Distributional impacts: A common critique is that penalties can fall hardest on those with fewer resources, especially if fines are fixed rather than scaled to income. A center-right stance tends to favor proportional, transparent rules and targeted enforcement that mitigate unnecessary hardship while preserving deterrence. This often translates into safeguards such as income-based adjustments, de minimis exemptions, or clear caps on penalties for small-scale actors. See income-based fines and regulatory fairness.
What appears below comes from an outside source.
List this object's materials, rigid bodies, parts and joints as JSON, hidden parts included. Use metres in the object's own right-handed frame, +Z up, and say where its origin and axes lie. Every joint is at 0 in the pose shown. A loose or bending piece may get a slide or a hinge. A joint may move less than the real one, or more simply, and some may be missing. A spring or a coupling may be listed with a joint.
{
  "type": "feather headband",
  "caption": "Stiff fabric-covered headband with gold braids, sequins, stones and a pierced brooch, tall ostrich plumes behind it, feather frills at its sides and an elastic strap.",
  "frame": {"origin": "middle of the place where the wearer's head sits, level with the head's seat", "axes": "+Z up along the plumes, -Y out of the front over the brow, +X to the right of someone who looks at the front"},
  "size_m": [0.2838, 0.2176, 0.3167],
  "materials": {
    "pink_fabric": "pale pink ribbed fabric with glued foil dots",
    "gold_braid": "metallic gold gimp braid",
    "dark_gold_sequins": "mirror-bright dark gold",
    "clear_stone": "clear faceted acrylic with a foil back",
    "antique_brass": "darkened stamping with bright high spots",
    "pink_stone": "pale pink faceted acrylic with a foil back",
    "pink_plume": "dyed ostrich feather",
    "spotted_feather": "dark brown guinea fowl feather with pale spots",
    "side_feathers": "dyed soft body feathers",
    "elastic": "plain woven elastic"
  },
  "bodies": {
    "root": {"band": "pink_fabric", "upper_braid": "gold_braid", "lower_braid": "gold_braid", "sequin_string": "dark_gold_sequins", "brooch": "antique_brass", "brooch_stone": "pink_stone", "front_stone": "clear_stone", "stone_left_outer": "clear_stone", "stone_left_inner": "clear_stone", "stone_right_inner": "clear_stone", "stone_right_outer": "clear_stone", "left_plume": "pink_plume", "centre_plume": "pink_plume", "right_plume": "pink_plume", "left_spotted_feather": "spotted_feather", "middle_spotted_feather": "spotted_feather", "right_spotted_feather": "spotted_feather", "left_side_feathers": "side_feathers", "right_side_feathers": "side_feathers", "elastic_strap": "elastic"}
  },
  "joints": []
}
Civil penalties versus criminal penalties: There is ongoing debate about when a violation merits a civil penalty instead of a criminal sanction. Proponents of civil penalties emphasize efficiency, swifter resolution, and deterrence without the social costs of criminal process; critics worry about due process, the risk of over-criminalization, and the potential for uneven standards. A balanced regime uses civil penalties for technical or regulatory breaches while reserving criminal penalties for willful, fraud-based, or particularly harmful actions. See criminal penalties and civil penalties.
Accountability and consistency: Critics on the political left argue that penalties can be applied unevenly or to criminalize ordinary business risk-taking. Advocates from the conservative side emphasize that penalties should be anchored in objective standards, closely tied to harm, and backed by reliable enforcement. They advocate for consistency, clarity, and predictable enforcement to preserve market confidence. See regulatory fairness and rule of law.
Global and cross-border enforcement: With globalization, penalties are increasingly coordinated across jurisdictions to close gaps in enforcement. While this improves deterrence of malfeasance that crosses borders, it also raises concerns about sovereignty, due process, and varying legal standards. See international law and cross-border penalties.